DATA:
◇ ◇ ◇ ◇ ◇ ◇ ◇

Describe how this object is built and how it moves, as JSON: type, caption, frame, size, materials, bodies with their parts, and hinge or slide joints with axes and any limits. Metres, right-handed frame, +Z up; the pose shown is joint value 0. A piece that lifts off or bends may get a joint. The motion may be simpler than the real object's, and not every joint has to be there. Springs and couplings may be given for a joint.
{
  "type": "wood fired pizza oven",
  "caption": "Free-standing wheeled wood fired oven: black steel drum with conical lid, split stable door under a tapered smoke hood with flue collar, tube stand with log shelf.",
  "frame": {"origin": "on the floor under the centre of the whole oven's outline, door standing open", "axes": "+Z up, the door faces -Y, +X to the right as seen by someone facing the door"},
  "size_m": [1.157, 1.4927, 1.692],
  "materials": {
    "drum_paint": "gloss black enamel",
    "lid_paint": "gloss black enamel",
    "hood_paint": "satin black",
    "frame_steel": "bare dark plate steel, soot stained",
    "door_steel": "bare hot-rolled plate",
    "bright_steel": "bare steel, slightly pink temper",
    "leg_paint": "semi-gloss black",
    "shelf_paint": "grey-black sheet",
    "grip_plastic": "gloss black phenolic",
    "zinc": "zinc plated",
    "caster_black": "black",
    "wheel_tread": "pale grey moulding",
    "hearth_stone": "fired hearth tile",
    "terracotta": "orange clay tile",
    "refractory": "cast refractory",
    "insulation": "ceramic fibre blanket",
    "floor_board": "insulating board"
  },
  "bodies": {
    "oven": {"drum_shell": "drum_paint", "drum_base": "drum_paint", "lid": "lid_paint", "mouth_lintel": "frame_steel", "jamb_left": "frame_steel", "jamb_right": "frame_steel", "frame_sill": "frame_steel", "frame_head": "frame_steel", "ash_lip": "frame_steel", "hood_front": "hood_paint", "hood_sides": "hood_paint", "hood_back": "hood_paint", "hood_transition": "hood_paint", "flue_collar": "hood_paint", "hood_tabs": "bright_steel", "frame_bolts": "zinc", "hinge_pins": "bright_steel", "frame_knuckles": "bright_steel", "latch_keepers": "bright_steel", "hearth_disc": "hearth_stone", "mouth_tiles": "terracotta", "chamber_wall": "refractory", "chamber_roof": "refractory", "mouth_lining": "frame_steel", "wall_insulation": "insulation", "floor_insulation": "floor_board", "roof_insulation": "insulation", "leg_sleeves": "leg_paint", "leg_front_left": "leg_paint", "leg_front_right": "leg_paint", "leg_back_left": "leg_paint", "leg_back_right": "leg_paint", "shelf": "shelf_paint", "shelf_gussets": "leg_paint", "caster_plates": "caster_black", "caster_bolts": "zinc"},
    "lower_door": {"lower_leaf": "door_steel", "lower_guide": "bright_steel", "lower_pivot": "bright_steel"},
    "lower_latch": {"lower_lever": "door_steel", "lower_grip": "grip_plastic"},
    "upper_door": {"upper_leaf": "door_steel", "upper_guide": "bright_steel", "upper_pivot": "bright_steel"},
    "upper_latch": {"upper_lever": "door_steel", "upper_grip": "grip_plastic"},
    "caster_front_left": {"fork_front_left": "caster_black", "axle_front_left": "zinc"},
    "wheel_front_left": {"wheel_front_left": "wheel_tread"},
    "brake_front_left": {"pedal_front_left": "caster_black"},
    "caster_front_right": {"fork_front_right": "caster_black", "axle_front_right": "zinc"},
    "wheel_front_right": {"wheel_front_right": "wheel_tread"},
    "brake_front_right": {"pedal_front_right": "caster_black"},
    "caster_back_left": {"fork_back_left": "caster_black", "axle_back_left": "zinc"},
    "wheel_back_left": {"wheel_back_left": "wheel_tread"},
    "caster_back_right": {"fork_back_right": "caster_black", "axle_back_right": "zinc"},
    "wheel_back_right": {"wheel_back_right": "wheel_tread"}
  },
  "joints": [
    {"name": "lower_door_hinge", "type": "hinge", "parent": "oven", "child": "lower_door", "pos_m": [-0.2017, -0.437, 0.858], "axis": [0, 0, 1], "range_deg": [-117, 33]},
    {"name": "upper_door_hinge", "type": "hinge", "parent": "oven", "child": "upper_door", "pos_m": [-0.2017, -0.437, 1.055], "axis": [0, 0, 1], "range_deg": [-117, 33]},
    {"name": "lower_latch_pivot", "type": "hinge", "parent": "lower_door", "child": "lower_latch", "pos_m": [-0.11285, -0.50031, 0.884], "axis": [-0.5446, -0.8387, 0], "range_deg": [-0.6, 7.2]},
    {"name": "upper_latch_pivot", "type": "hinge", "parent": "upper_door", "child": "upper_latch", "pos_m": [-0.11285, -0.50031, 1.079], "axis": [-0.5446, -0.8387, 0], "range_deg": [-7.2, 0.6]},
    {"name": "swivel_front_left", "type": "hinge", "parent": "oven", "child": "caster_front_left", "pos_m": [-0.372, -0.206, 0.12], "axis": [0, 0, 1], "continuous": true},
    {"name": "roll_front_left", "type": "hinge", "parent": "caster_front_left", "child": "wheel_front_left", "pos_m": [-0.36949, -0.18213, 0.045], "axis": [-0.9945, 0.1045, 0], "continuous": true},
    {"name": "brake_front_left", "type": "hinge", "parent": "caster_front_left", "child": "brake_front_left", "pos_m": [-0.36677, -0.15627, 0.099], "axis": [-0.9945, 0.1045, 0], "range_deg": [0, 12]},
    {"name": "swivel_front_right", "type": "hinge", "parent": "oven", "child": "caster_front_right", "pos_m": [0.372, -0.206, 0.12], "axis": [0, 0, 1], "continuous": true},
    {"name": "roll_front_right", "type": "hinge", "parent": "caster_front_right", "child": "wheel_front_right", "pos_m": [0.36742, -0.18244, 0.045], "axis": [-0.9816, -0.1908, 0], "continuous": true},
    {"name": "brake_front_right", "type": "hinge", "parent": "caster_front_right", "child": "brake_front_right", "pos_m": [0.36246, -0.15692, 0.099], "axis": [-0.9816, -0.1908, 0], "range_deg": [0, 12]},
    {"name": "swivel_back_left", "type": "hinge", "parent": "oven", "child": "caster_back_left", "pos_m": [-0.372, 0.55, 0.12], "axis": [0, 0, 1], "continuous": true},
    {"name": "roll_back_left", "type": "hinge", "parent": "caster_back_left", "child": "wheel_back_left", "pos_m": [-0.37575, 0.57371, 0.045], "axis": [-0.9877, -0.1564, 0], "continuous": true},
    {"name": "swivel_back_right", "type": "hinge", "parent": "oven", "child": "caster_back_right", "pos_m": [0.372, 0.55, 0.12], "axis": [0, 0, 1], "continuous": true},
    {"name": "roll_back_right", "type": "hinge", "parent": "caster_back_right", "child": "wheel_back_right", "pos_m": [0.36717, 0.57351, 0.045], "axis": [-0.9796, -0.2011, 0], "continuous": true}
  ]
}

◇ ◇ ◇ ◇ ◇ ◇ ◇

GOAL:
Give every line of the material that includes the string "bodies".

FULL SOLUTION:
Describe how this object is built and how it moves, as JSON: type, caption, frame, size, materials, bodies with their parts, and hinge or slide joints with axes and any limits. Metres, right-handed frame, +Z up; the pose shown is joint value 0. A piece that lifts off or bends may get a joint. The motion may be simpler than the real object's, and not every joint has to be there. Springs and couplings may be given for a joint.
  "bodies": {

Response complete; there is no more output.